El devenir político de Ortega ­y – el del sandinismo que quedó en sus manos– se ha desarrollado como una película en la que a mitad del relato los buenos se vuelven villanos. Los policías pulcros, como aquellos personajes que encarnan a Eliot Ness y su esquipo en Los intocables, terminan convertidos en infames delincuentes a imagen y semejanza de Al Capone. Y, además, se dedican a perseguir con saña implacable a sus antiguos compañeros de lucha contra el crimen que no quisieron mudarse de bando.

Ya la pareja Ortega-Murilo, a la usanza de los personajes de Shakespare poseídos por la maldad infinita que genera el hambre de poder sin límites, habían dado pruebas suficientes de estar dispuestos a llenarse las manos de sangre con tal de mantener a Nicaragua secuestrada  en sus solas manos.

A cargarse sin titubeos todo rastro de libertades democráticas y respeto de los derechos humanos. Y, a arremeter sin miramientos, contra cualquier institución o persona –las universidades, los partidos políticos, los sacerdotes de base y la jerarquía eclesiástica, las empresas de medios y los periodistas, los escritores y los artistas– que no acatara sus designios.

Pero lo ocurrido estas últimas semanas ha rebasado todo lo previsible. Ya era larga la lista de atrocidades –asesinatos masivos de jóvenes manifestantes, acoso y eliminación de partidos políticos y oenegés, encarcelamiento de pre candidatos presidenciales opositores, persecución y ensañamiento contra otrora figuras claves en la lucha contra la dictadura somocista– cuando apareció como noticia internacional el retiro de la nacionalidad de 222 presos de conciencia tras haber sido deportados de su país más el retiro, a continuación, de la misma nacionalidad a otras 94 personalidades. Y, como añadido delincuencial, la apropiación de todas sus propiedades por parte del aparato de gobierno.

El asombro internacional no cesa.
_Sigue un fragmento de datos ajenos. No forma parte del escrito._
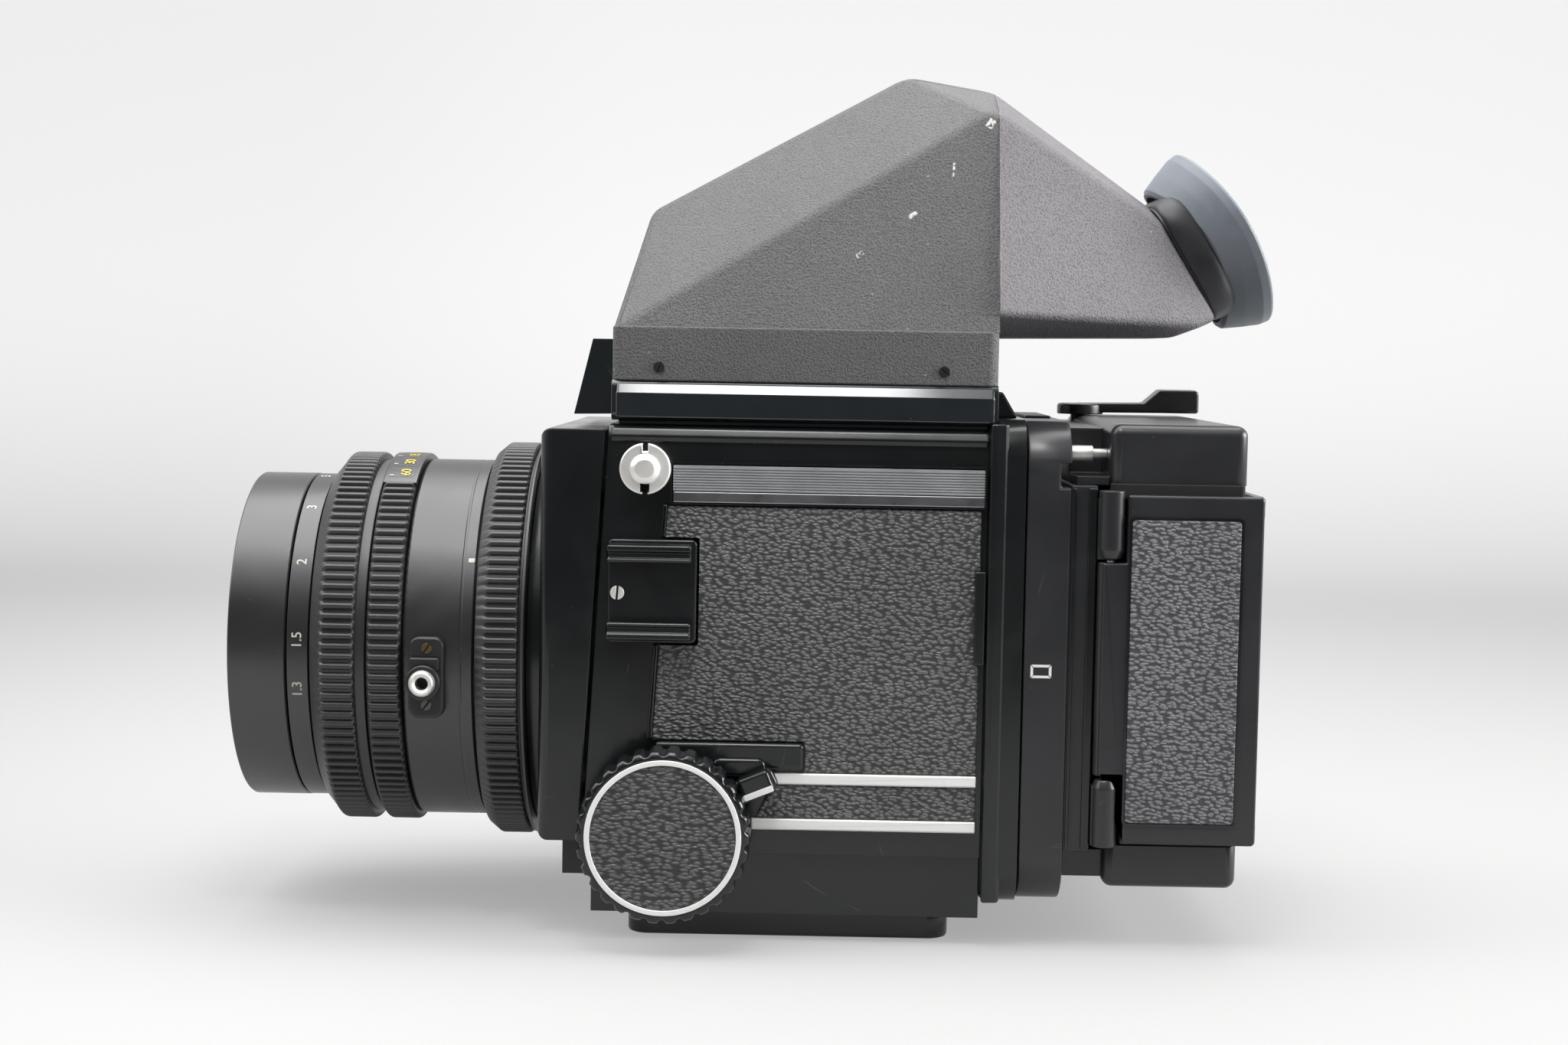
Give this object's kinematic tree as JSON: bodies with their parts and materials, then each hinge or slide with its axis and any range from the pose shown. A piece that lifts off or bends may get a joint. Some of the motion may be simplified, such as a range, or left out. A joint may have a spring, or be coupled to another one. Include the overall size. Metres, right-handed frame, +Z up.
{
  "type": "medium format film camera",
  "caption": "Box-shaped single lens reflex film camera with a bellows-focused lens board, prism finder with eyecup, revolving adapter, roll-film back, focusing knobs and side accessory shoe.",
  "frame": {"origin": "mouth of the tripod socket, in the middle of the base foot", "axes": "+X along the optical axis from the lens to the film back, -Y to the camera's left side, +Z up"},
  "size_m": [0.2485, 0.1284, 0.2038],
  "materials": {
    "black_body": "gloss black paint on cast alloy",
    "black_lens": "satin black anodised",
    "wrinkle_grey": "charcoal wrinkle paint",
    "steel": "ground steel",
    "bright_metal": "satin chrome",
    "leatherette": "pebbled black leatherette",
    "black_plastic": "satin moulded black",
    "white_plastic": "white enamel",
    "black_rubber": "matt rubber",
    "optical_glass": "polished and coated",
    "screen_plastic": "ground matt",
    "mirror_coating": "front surface mirror",
    "black_cloth": "folded black cloth",
    "brass": "turned"
  },
  "bodies": {
    "camera_body": {"body_casting": "black_body", "rear_frame": "black_body", "base_foot": "black_body", "tripod_bush": "brass", "side_leather_left": "leatherette", "side_leather_right": "leatherette", "nameplates": "bright_metal", "white_stripes": "white_plastic", "side_trim_bar": "black_body", "accessory_shoe": "black_body", "cover_screws": "steel", "strap_lugs": "bright_metal", "focusing_screen": "screen_plastic", "finder_base": "black_body", "finder_housing": "wrinkle_grey", "finder_prism": "optical_glass", "eyepiece_lens": "optical_glass", "eyecup": "black_rubber", "bellows": "black_cloth"},
    "focus_drive": {"focus_shaft": "steel", "focus_knob_left": "black_lens", "focus_knob_right": "black_lens", "knob_white_rings": "white_plastic", "knob_leather_discs": "leatherette"},
    "lock_lever": {"focus_lock_lever": "black_plastic"},
    "cocking": {"cocking_lever": "black_plastic"},
    "release": {"release_button": "black_plastic"},
    "mirror": {"mirror_frame": "steel", "mirror_glass": "mirror_coating"},
    "catch": {"finder_catch": "black_plastic"},
    "standard": {"front_standard": "black_body", "focus_racks": "steel", "lens_barrel": "black_lens", "front_barrel": "black_lens", "front_glass": "optical_glass", "shutter_unit": "black_lens", "rear_glass": "optical_glass", "socket_plate": "black_body", "mirror_up_socket": "bright_metal", "socket_screws": "steel"},
    "bayonet": {"bayonet_ring": "black_lens"},
    "speed_ring": {"shutter_speed_ring": "black_lens"},
    "stop_ring": {"aperture_ring": "black_lens"},
    "range_ring": {"distance_ring": "black_lens"},
    "film_back": {"revolving_adapter": "black_body", "interlock_pin": "steel", "film_gate": "black_body", "back_top_block": "black_body", "back_bottom_block": "black_body", "back_side_wall": "black_body", "spool_carriers": "black_plastic", "pressure_plate": "steel", "hinge_pills": "bright_metal"},
    "lock_top": {"adapter_lock_top": "black_plastic"},
    "lock_bottom": {"adapter_lock_bottom": "black_plastic"},
    "door": {"back_door": "black_body", "door_leather": "leatherette"},
    "slide": {"dark_slide": "steel"},
    "advance": {"advance_lever": "black_plastic"},
    "takeup": {"takeup_spool": "black_plastic"}
  },
  "joints": [
    {"name": "focus_slide", "type": "slide", "parent": "camera_body", "child": "standard", "axis": [-1, 0, 0], "range_m": [0, 0.046], "deforming": ["bellows"]},
    {"name": "focus_shaft_turn", "type": "hinge", "parent": "camera_body", "child": "focus_drive", "pos_m": [-0.0285, 0, 0.0277], "axis": [0, 1, 0], "range_deg": [0, 440]},
    {"name": "focus_lock_turn", "type": "hinge", "parent": "camera_body", "child": "lock_lever", "pos_m": [-0.0285, 0, 0.0277], "axis": [0, -1, 0], "range_deg": [0, 30]},
    {"name": "cocking_turn", "type": "hinge", "parent": "camera_body", "child": "cocking", "pos_m": [0.014, 0.05, 0.052], "axis": [0, -1, 0], "range_deg": [0, 55]},
    {"name": "release_press", "type": "slide", "parent": "camera_body", "child": "release", "axis": [1, 0, 0], "range_m": [0, 0.003], "stiffness_N_per_m": 400},
    {"name": "mirror_swing", "type": "hinge", "parent": "camera_body", "child": "mirror", "pos_m": [0.04, 0, 0.1105], "axis": [0, 1, 0], "range_deg": [0, 45]},
    {"name": "finder_catch_slide", "type": "slide", "parent": "camera_body", "child": "catch", "axis": [1, 0, 0], "range_m": [0, 0.0025], "stiffness_N_per_m": 400},
    {"name": "bayonet_turn", "type": "hinge", "parent": "standard", "child": "bayonet", "pos_m": [-0.068, 0, 0.065], "axis": [1, 0, 0], "range_deg": [0, 50]},
    {"name": "shutter_speed_turn", "type": "hinge", "parent": "standard", "child": "speed_ring", "pos_m": [-0.095, 0, 0.065], "axis": [1, 0, 0], "range_deg": [0, 130]},
    {"name": "aperture_turn", "type": "hinge", "parent": "standard", "child": "stop_ring", "pos_m": [-0.106, 0, 0.065], "axis": [1, 0, 0], "range_deg": [0, 90]},
    {"name": "distance_turn", "type": "hinge", "parent": "standard", "child": "range_ring", "pos_m": [-0.116, 0, 0.065], "axis": [1, 0, 0], "range_deg": [0, 80]},
    {"name": "back_revolve", "type": "hinge", "parent": "camera_body", "child": "film_back", "pos_m": [0.053, 0, 0.065], "axis": [1, 0, 0], "range_deg": [-90, 0]},
    {"name": "lock_top_slide", "type": "slide", "parent": "film_back", "child": "lock_top", "axis": [0, 1, 0], "range_m": [0, 0.006]},
    {"name": "lock_bottom_slide", "type": "slide", "parent": "film_back", "child": "lock_bottom", "axis": [0, 1, 0], "range_m": [0, 0.006]},
    {"name": "door_open", "type": "hinge", "parent": "film_back", "child": "door", "pos_m": [0.0721, -0.05, 0.065], "axis": [0, 0, -1], "range_deg": [0, 110]},
    {"name": "dark_slide_pull", "type": "slide", "parent": "film_back", "child": "slide", "axis": [0, 1, 0], "range_m": [0, 0.088]},
    {"name": "advance_turn", "type": "hinge", "parent": "film_back", "child": "advance", "pos_m": [0.074, 0.035, 0.122], "axis": [0, 0, 1], "range_deg": [0, 140]},
    {"name": "takeup_spin", "type": "hinge", "parent": "film_back", "child": "takeup", "pos_m": [0.0865, 0.031, 0.065], "axis": [0, 0, 1], "continuous": true}
  ],
  "couplings": [
    {"joint": "focus_shaft_turn", "follows": "focus_slide", "rad_per_m": 166.67}
  ]
}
Declaraciones de organismo de derechos humanos, manifiestos firmados por grandes figuras de las letras y el periodismo internacional, comparaciones con antecedentes escalofriantes del hecho como los emprendidos por Hitler y Pinochet, califican el acto como “una monstruosidad jurídica” y “una forma de barbarie” que viola convenciones internacionales sobre apatridia, por supuesto, flagrantemente, la Constitución nicaragüense.

Dos hechos, sin embargo, llaman poderosamente la atención. Primero, el silencio retumbante de los gobiernos de América Latina que con la excepción del presidente chileno Gabriel Boric, no se han manifestado frente al exabrupto. Y, segundo, la manera como esta escalada contra las libertades y la institucionalidad democrática –que tiene su punta de lanza en el triángulo Venezuela-Cuba-Nicaragua–, se ha ido convirtiendo, peligrosamente, en paisaje cuasi natural en la región latinoamericana aceptado de manera por demás cómplice por lideres y gobiernos que en sus países no han traspasado aún, de ese modo, la barrera de las libertades democráticas.
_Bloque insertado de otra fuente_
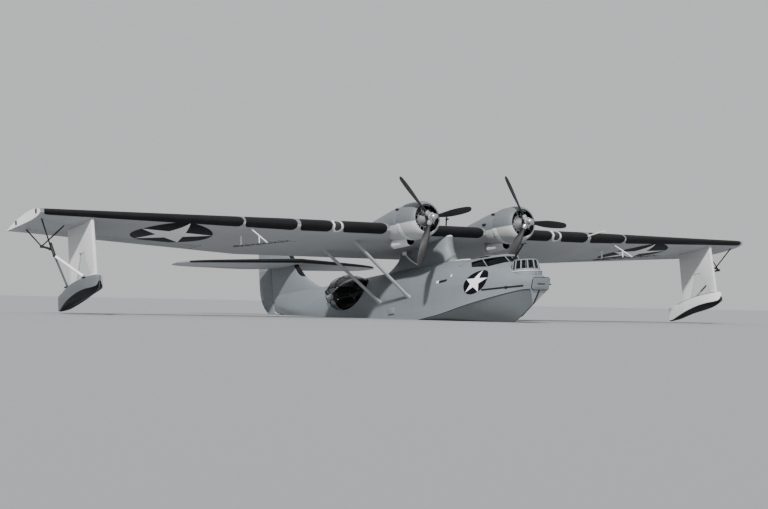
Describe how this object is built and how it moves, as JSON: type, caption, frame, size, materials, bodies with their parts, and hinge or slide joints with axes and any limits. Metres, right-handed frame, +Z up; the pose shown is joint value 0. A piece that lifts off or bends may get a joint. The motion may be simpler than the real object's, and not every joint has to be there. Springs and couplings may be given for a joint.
{
  "type": "patrol flying boat",
  "caption": "Twin-engined parasol-wing patrol flying boat, planing nose-up, with lowered wing floats, waist blisters, bow turret and movable control surfaces.",
  "frame": {"origin": "on the water plane, under the hull station 8 m aft of the bow, where the planing hull turns", "axes": "+X towards the port wing tip, -Y forward, +Z up from the water; the hull is nose-up by 6.3 degrees as it planes"},
  "size_m": [30.9, 18.9566, 6.13],
  "materials": {
    "topside_paint": "non-specular blue-grey aircraft paint, weathered",
    "underside_paint": "light grey aircraft paint, weathered",
    "white_paint": "white paint on struts and rods",
    "fabric_cover": "doped fabric over ribs, blue-grey",
    "engine_metal": "grey crankcase and finned cylinders",
    "blade_paint": "matt black blades on a bright hub",
    "dark_steel": "blackened steel",
    "cabin_paint": "dull green cabin paint",
    "glazing": "clear acrylic panes"
  },
  "bodies": {
    "airframe": {"hull_bow": "topside_paint", "hull_cockpit": "topside_paint", "hull_midships": "topside_paint", "hull_waist": "topside_paint", "hull_tail": "topside_paint", "canopy_frame": "topside_paint", "canopy_glass": "glazing", "pilots_seats": "cabin_paint", "instrument_panel": "cabin_paint", "blister_left": "glazing", "blister_right": "glazing", "waist_gun_left": "dark_steel", "waist_gun_right": "dark_steel", "pylon": "topside_paint", "wing_centre": "topside_paint", "wing_outer_left": "topside_paint", "wing_outer_right": "topside_paint", "strut_front_left": "topside_paint", "strut_rear_left": "topside_paint", "strut_front_right": "topside_paint", "strut_rear_right": "topside_paint", "cowl_left": "topside_paint", "cowl_right": "topside_paint", "engine_left": "engine_metal", "engine_right": "engine_metal", "nacelle_left": "topside_paint", "nacelle_right": "topside_paint", "oil_cooler_left": "underside_paint", "oil_cooler_right": "underside_paint", "fin": "topside_paint", "stabilizer_left": "topside_paint", "stabilizer_right": "topside_paint", "float_left": "underside_paint", "float_right": "underside_paint", "float_panel_left": "white_paint", "float_panel_right": "white_paint", "float_brace_left": "white_paint", "float_brace_right": "white_paint", "aerial_left": "white_paint", "aerial_right": "white_paint", "forward_mast": "dark_steel", "beaching_pad_left": "topside_paint", "beaching_pad_right": "topside_paint", "mooring_post": "dark_steel"},
    "propeller_left": {"propeller_left": "blade_paint"},
    "propeller_right": {"propeller_right": "blade_paint"},
    "aileron_left": {"aileron_left": "fabric_cover"},
    "aileron_right": {"aileron_right": "fabric_cover"},
    "elevators": {"elevator_left": "fabric_cover", "elevator_right": "fabric_cover"},
    "rudder": {"rudder": "fabric_cover"},
    "turret": {"turret_frame": "topside_paint", "turret_glass": "glazing"},
    "blister_hatch_left": {"blister_hatch_left": "glazing"},
    "blister_hatch_right": {"blister_hatch_right": "glazing"}
  },
  "joints": [
    {"name": "propeller_left_spin", "type": "hinge", "parent": "airframe", "child": "propeller_left", "pos_m": [2.105, -3.6735, 3.5688], "axis": [0, -0.9939, 0.1103], "continuous": true},
    {"name": "propeller_right_spin", "type": "hinge", "parent": "airframe", "child": "propeller_right", "pos_m": [-2.105, -3.6735, 3.5688], "axis": [0, -0.9939, 0.1103], "continuous": true},
    {"name": "aileron_left_hinge", "type": "hinge", "parent": "airframe", "child": "aileron_left", "pos_m": [8.4, 1.4032, 2.567], "axis": [0.9989, -0.0211, 0.0423], "range_deg": [-20, 20]},
    {"name": "aileron_right_hinge", "type": "hinge", "parent": "airframe", "child": "aileron_right", "pos_m": [-8.4, 1.4032, 2.567], "axis": [0.9989, 0.0211, -0.0423], "range_deg": [-20, 20]},
    {"name": "elevators_hinge", "type": "hinge", "parent": "airframe", "child": "elevators", "pos_m": [0, 10.1372, 1.9958], "axis": [1, 0, 0], "range_deg": [-20, 30]},
    {"name": "rudder_hinge", "type": "hinge", "parent": "airframe", "child": "rudder", "pos_m": [0, 10.408, 0.8087], "axis": [0, 0.1103, 0.9939], "range_deg": [-25, 25]},
    {"name": "turret_turn", "type": "hinge", "parent": "airframe", "child": "turret", "pos_m": [0, -6.4032, 1.8192], "axis": [0, 0.1103, 0.9939], "range_deg": [-90, 90]},
    {"name": "blister_left_slide_up", "type": "hinge", "parent": "airframe", "child": "blister_hatch_left", "pos_m": [1.15, 2.9041, 0.9171], "axis": [0, -0.9939, 0.1103], "range_deg": [0, 84]},
    {"name": "blister_right_slide_up", "type": "hinge", "parent": "airframe", "child": "blister_hatch_right", "pos_m": [-1.15, 2.9041, 0.9171], "axis": [0, 0.9939, -0.1103], "range_deg": [0, 84]}
  ],
  "couplings": [
    {"joint": "aileron_right_hinge", "follows": "aileron_left_hinge", "ratio": -1}
  ]
}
Mientras escribo esta nota leo en las redes una nota del escritor y editor colombiano Mario Jursich en las que nos recuerda lucidamente que la imagen central de la arriba citada Adiós muchachos es la de Saturno devorando a sus hijos, la extraordinaria por terrorífica imagen de Goya.  
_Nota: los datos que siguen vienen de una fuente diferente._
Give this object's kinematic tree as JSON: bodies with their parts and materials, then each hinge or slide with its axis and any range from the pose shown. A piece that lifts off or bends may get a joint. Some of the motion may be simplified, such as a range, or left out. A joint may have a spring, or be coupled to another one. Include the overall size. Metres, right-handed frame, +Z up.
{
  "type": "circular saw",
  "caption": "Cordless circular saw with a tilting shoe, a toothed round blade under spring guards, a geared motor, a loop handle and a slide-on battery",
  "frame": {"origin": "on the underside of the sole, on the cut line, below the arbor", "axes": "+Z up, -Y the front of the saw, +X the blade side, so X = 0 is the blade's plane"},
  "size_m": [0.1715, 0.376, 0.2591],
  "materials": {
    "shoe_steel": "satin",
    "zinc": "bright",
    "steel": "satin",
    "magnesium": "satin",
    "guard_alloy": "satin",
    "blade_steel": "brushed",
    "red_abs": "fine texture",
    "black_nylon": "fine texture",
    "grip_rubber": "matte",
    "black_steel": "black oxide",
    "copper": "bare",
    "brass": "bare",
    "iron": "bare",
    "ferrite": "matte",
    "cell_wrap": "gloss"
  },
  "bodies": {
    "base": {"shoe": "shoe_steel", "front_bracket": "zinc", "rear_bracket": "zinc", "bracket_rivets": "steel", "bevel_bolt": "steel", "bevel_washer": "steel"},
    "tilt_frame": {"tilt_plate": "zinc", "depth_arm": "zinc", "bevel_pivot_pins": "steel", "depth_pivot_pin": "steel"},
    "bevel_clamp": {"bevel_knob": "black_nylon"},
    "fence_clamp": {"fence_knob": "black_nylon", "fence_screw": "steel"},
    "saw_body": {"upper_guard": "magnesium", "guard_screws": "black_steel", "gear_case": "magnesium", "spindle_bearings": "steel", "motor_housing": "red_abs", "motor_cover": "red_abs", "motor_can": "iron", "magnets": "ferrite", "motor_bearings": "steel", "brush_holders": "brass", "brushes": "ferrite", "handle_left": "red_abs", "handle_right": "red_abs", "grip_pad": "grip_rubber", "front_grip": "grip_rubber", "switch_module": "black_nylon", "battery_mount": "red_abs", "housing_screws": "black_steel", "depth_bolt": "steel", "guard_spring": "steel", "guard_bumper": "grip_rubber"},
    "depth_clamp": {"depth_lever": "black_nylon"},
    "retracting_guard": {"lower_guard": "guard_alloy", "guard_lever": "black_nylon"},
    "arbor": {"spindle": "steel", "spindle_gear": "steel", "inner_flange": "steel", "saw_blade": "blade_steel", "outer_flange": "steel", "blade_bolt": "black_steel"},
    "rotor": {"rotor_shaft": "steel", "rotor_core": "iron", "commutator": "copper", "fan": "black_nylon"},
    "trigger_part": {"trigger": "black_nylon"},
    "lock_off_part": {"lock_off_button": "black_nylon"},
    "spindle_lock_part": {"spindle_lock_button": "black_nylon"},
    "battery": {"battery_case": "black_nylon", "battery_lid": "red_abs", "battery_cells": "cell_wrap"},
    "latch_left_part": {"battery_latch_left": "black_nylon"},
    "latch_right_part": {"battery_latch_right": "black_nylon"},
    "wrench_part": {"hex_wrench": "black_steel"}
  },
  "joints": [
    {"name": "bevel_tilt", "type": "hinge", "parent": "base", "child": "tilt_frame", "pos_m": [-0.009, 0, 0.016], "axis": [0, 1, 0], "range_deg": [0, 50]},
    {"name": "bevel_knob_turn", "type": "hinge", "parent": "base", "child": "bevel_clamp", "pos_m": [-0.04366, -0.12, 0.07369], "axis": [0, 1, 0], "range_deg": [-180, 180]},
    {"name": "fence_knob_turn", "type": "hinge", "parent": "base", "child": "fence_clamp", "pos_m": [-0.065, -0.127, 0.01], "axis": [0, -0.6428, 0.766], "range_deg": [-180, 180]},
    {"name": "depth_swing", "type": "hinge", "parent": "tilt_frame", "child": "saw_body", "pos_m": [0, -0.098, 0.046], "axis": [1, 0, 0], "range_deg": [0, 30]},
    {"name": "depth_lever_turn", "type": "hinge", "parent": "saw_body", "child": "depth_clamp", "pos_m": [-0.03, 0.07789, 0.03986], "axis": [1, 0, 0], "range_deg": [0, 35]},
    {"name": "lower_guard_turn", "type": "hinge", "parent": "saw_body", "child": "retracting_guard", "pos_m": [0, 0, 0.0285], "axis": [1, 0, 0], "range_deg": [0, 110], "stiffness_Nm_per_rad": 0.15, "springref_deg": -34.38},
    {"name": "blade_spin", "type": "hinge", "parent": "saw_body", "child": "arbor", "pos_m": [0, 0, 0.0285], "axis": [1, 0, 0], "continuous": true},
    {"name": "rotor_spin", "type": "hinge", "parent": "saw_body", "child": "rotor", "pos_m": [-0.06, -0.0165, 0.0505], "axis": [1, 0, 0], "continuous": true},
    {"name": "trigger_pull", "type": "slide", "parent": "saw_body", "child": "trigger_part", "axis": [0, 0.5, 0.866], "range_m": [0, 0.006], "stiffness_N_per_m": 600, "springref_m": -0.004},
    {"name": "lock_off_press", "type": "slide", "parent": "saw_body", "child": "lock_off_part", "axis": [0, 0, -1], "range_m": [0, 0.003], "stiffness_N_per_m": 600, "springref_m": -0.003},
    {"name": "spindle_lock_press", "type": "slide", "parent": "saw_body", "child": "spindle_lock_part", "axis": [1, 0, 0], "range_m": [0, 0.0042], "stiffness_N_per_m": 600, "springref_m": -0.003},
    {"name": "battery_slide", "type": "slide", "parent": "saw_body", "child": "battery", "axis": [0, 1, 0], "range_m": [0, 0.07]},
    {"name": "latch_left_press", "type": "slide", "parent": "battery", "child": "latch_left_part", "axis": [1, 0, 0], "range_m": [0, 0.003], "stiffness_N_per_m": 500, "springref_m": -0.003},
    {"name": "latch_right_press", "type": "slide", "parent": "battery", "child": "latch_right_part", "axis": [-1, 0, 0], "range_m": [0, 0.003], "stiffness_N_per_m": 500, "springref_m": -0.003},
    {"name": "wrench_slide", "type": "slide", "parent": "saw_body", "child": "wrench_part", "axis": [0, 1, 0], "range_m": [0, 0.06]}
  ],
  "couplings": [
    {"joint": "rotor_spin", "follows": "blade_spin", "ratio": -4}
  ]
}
Jursich se pregunta:”¿Tendrá que ser así forzosamente?(..)¿Qué el mural pintado por Goya en su quinta de Carabanchel se convierta en el cuadro postrero, en el paisaje final de las revoluciones?”. El destino de Sergio Ramírez, Gioconda Belli, Dora Téllez, entre tantos otros luchadores demócratas contra la dictaduras centroamericanas, parece confirmarlo.